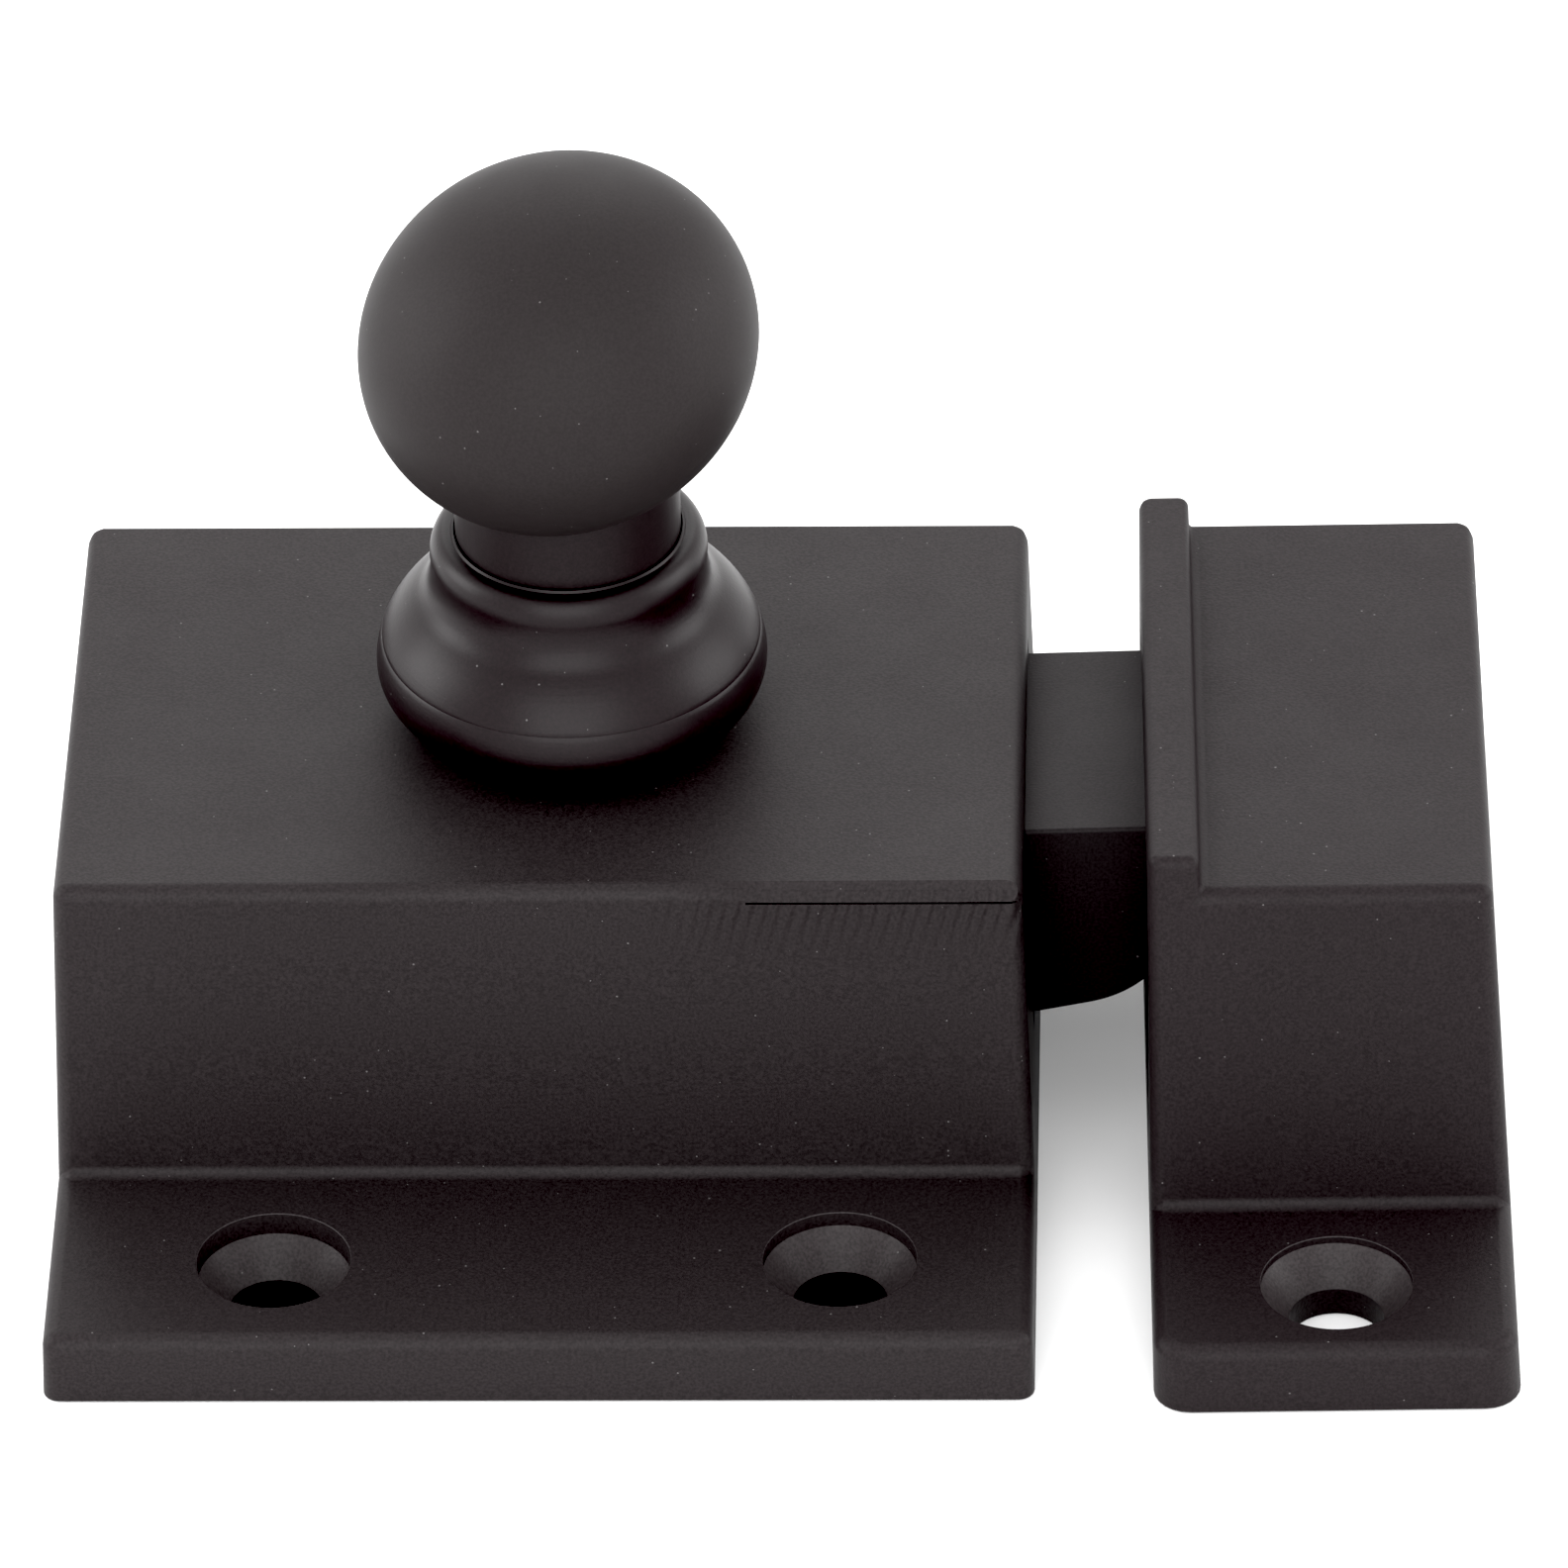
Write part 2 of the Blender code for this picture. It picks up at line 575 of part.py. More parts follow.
def make_back_plate_screws(material):
    """Small countersunk screws, each with a straight slot."""
    for number, (x, y) in enumerate(corner_places(), 1):
        profile = [
            (0, PLATE_SCREW_LENGTH),
            (PLATE_SCREW_RADIUS, PLATE_SCREW_LENGTH),
            (PLATE_SCREW_RADIUS, PLATE_THICKNESS),
            (PLATE_SCREW_HEAD, PLATE_SCREW_HEAD_EDGE),
            (PLATE_SCREW_HEAD, 0),
            (0, 0),
        ]
        screw = turned(f"back_plate_screw_{number}", profile, steps=24)
        screw.location = (x, y, 0)
        reach = PLATE_SCREW_HEAD + OVERSHOOT
        slot = cutter(box(f"screw_slot_{number}", (x - reach, y - SLOT_HALF_WIDTH, -OVERSHOOT),
                          (x + reach, y + SLOT_HALF_WIDTH, SLOT_DEPTH)))
        boolean(screw, slot)
        finish(screw, material)


def make_strike(material, parent):
    """A flanged casting, open underneath, with a lip over the mouth in its left face for the bolt."""
    outline = casting_outline(STRIKE_HALF_DEPTH, STRIKE_BODY_HALF_DEPTH, STRIKE_HEIGHT,
                              STRIKE_FRONT_DRAFT, FLANGE_END_DRAFT)
    strike = extruded("strike", outline, STRIKE_WIDTH, along_x(0))
    drafted(strike, 0, STRIKE_WIDTH, 0, STRIKE_SIDE_DRAFT)
    round_edges(strike, STRIKE_EDGE_RADIUS)

    lip_top = STRIKE_HEIGHT + LIP_HEIGHT
    lip_outline = [
        (LIP_SET_BACK, LIP_ROOT),
        (LIP_WIDTH + LIP_FILLET, LIP_ROOT),
        (LIP_WIDTH + LIP_FILLET, STRIKE_HEIGHT - FILLET_DIP),
        (LIP_WIDTH, STRIKE_HEIGHT + LIP_FILLET),
        (LIP_WIDTH, lip_top),
        (LIP_SET_BACK, lip_top),
    ]
    lip_half_depth = STRIKE_BODY_HALF_DEPTH - LIP_END_INSET
    lip = cutter(extruded("strike_lip", lip_outline, 2 * lip_half_depth, along_y(lip_half_depth)))
    round_edges(lip, LIP_EDGE_RADIUS, angle=50)

    inside_depth = STRIKE_BODY_HALF_DEPTH - STRIKE_WALL
    inside_right = STRIKE_WIDTH - STRIKE_SIDE_DRAFT * STRIKE_HEIGHT - STRIKE_WALL
    hollow = cutter(box("strike_hollow", (STRIKE_WALL, -inside_depth, -OVERSHOOT),
                        (inside_right, inside_depth, MOUTH_TOP)))
    mouth = cutter(box("strike_mouth", (-OVERSHOOT, -MOUTH_HALF_WIDTH, FLANGE_THICKNESS),
                       (STRIKE_WALL + OVERSHOOT, MOUTH_HALF_WIDTH, MOUTH_TOP)))
    holes = [head_recess("strike_screw_hole", STRIKE_HOLE_X, y, FLANGE_THICKNESS, STRIKE_HEAD_RECESS)
             for y in (-STRIKE_HOLE_Y, STRIKE_HOLE_Y)]
    boolean(strike, lip, "UNION")
    for piece in [hollow, mouth] + holes:
        boolean(strike, piece)
    for piece in [lip, hollow, mouth] + holes:
        piece.parent = parent
    return finish(strike, material, parent)


def empty(name, place=(0, 0, 0), turn=0.0):
    obj = bpy.data.objects.new(name, None)
    obj.location = place
    obj.rotation_euler = (0, 0, turn)
    PARTS.objects.link(obj)
    return obj


clear_scene()
PARTS = new_collection("Cabinet latch")
CUTTERS = new_collection("Cutters")

knob_axis = empty("knob_axis")
bolt_axis = empty("bolt_axis")
strike_place = empty("strike_place", STRIKE_PLACE, STRIKE_TURN)

make_case(make_material("case_black", BLACK, 0.0, 0.5))
make_rosette(make_material("rosette_black", BLACK, 0.0, 0.4))
make_knob(make_material("knob_black", BLACK, 0.0, 0.4), knob_axis)
make_washer("thrust_washer", THRUST_WASHER, make_material("washer_nylon", NYLON, 0.0, 0.5), knob_axis)
make_spindle(make_material("spindle_steel", STEEL, 1.0, 0.35), knob_axis)
make_cam(make_material("cam_brass", BRASS, 1.0, 0.35), knob_axis)
make_washer("cam_washer", CAM_WASHER, make_material("cam_washer_steel", STEEL, 1.0, 0.35), knob_axis)
make_washer("cam_retaining_ring", RETAINING_RING, make_material("ring_steel", STEEL, 1.0, 0.3), knob_axis)
make_bolt(make_material("bolt_black", BLACK, 0.0, 0.5), bolt_axis)
make_guide_pin(make_material("guide_pin_steel", STEEL, 1.0, 0.3), bolt_axis)
make_spring(make_material("spring_steel", STEEL, 1.0, 0.25), bolt_axis)
make_back_plate(make_material("back_plate_steel", STEEL, 1.0, 0.45))
make_back_plate_screws(make_material("screw_steel", STEEL, 1.0, 0.35))
make_strike(make_material("strike_black", BLACK, 0.0, 0.5), strike_place)
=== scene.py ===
"""Looks of the cabinet latch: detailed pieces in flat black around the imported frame, on a pale floor.

The frame is the latch at rest: +Z is up off the mounting plane, +X is the way the bolt points, and the
knob turns about the Z axis. Lengths are in metres.
"""

import math

import bmesh
import bpy
from mathutils import Matrix, Vector


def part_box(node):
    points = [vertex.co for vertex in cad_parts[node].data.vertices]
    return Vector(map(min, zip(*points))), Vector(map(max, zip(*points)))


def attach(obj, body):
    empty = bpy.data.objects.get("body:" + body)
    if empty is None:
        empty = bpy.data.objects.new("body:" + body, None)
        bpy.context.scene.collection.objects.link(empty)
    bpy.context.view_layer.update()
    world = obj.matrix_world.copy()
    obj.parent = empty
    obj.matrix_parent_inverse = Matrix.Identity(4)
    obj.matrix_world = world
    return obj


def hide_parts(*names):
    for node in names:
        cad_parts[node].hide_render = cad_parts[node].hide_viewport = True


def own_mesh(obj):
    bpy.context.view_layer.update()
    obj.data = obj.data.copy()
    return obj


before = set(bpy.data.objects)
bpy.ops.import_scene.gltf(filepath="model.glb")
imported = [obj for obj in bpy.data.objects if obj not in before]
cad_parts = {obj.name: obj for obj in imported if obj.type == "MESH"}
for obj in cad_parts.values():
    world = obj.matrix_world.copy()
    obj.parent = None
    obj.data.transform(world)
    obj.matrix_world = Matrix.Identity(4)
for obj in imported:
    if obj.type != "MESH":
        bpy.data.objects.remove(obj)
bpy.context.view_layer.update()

MM = 0.001
OVERSHOOT = 1.0 * MM  # how far a cutter runs past the face it opens
MERGE_DISTANCE = 0.005 * MM
SHARP_ANGLE = math.radians(35)

# Case
CASE_LOW, CASE_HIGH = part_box("latch_case")
CASE_HEIGHT = CASE_HIGH.z
FLANGE_THICKNESS = 2.69 * MM
WALL_HALF_DEPTH = 11.50 * MM  # of the case's raised body, at the top
SIDE_DRAFT = 0.027
FRONT_DRAFT = 0.029
FLANGE_END_DRAFT = 0.04
CASE_WALL = 1.60 * MM
CEILING = CASE_HEIGHT - 1.20 * MM
EDGE_RADIUS = 0.55 * MM
REAR_EDGE_RADIUS = 0.20 * MM
CASE_CORNER_RADIUS = 0.60 * MM
REAR_CORNER_RADIUS = 1.60 * MM
FOOT_FILLET = 0.40 * MM
BOTTOM_RADIUS = 0.08 * MM
LARGEST_RADIUS = 2.0 * MM  # that round_edges can give
ROUNDING_STEPS = 6
ROSETTE_SEAT_RADIUS = 4.2 * MM  # of the hole in the case's top
PLATE_MARGIN = 0.12 * MM  # round the back plate
PLATE_HEADROOM = 0.3 * MM
FILED_FROM = 4.0 * MM  # where the filed flat along the front top edge starts
FILED_FULL = 7.5 * MM  # where it reaches its width
FILED_DEPTH = 0.17 * MM  # below the rounded edge, at the right end
FILED_SHARE = 0.9  # of that depth, where the flat reaches its width
SCORE_DEPTH = 0.16 * MM  # of the line that the file's edge left under the flat
SCORE_HEIGHT = 0.09 * MM
SCORE_LEAD = 1.0 * MM  # by which it starts before the flat has its width

# Screw holes
CASE_HOLE_XS = (-10.57 * MM, 9.77 * MM)
CASE_HOLE_Y = 16.99 * MM
CASE_HEAD_RADIUS = 2.77 * MM
CASE_RECESSES = (0.90 * MM, 0.58 * MM)  # above the cone, at the left and right holes
STRIKE_HEAD_RADIUS = 2.72 * MM
STRIKE_RECESS = 0.30 * MM
SHANK_RADIUS = 1.70 * MM
CONE_DEPTH = 1.30 * MM
RIM_RADIUS = 0.05 * MM
CONE_RINGS = 9
RING_DEPTH = 0.012 * MM

# Bolt
BOLT_Y = 0.42 * MM
BOLT_HALF_WIDTH = 5.65 * MM
BOLT_EDGE_RADIUS = 0.15 * MM
BOLT_GAP = 0.25 * MM  # in the case's window
BLOCK_LEFT = 14.40 * MM
BAR_UNDERSIDE = 9.40 * MM
BOLT_TOP = 13.05 * MM
NOSE_START = 15.0 * MM  # where the underside begins to rise
NOSE_STRAIGHT = 3.70 * MM
NOSE_SLOPE = math.radians(12.1)
NOSE_RADIUS = 4.20 * MM
RAMP_SLOPE = math.radians(40)
RAMP_TOP = 9.60 * MM
LUG_RIGHT = -2.8 * MM
LUG_FOOT = 5.2 * MM
SLOT_HALF_WIDTH = 2.5 * MM
SLOT_RIGHT = 8.3 * MM

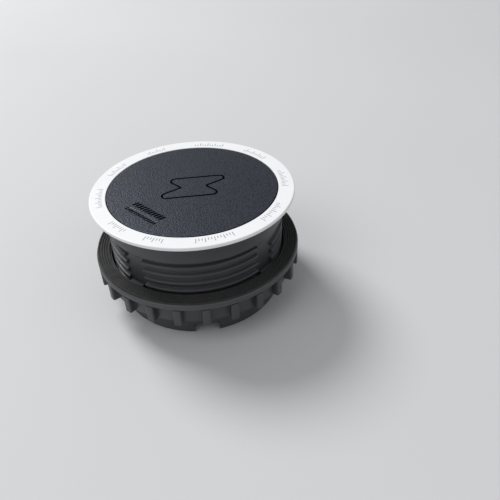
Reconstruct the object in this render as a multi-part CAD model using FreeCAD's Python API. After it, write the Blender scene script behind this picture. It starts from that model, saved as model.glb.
____
§ **WRITTEN TASK**
Every line from the one containing "0.0, 0.5), bolt_axis)" through the one containing "obj.parent = empty" is to be given again exactly, both ends included, and no line outside that range.

§ **SOLUTION TO THE PROBLEM**
make_bolt(make_material("bolt_black", BLACK, 0.0, 0.5), bolt_axis)
make_guide_pin(make_material("guide_pin_steel", STEEL, 1.0, 0.3), bolt_axis)
make_spring(make_material("spring_steel", STEEL, 1.0, 0.25), bolt_axis)
make_back_plate(make_material("back_plate_steel", STEEL, 1.0, 0.45))
make_back_plate_screws(make_material("screw_steel", STEEL, 1.0, 0.35))
make_strike(make_material("strike_black", BLACK, 0.0, 0.5), strike_place)
=== scene.py ===
"""Looks of the cabinet latch: detailed pieces in flat black around the imported frame, on a pale floor.

The frame is the latch at rest: +Z is up off the mounting plane, +X is the way the bolt points, and the
knob turns about the Z axis. Lengths are in metres.
"""

import math

import bmesh
import bpy
from mathutils import Matrix, Vector


def part_box(node):
    points = [vertex.co for vertex in cad_parts[node].data.vertices]
    return Vector(map(min, zip(*points))), Vector(map(max, zip(*points)))


def attach(obj, body):
    empty = bpy.data.objects.get("body:" + body)
    if empty is None:
        empty = bpy.data.objects.new("body:" + body, None)
        bpy.context.scene.collection.objects.link(empty)
    bpy.context.view_layer.update()
    world = obj.matrix_world.copy()
    obj.parent = empty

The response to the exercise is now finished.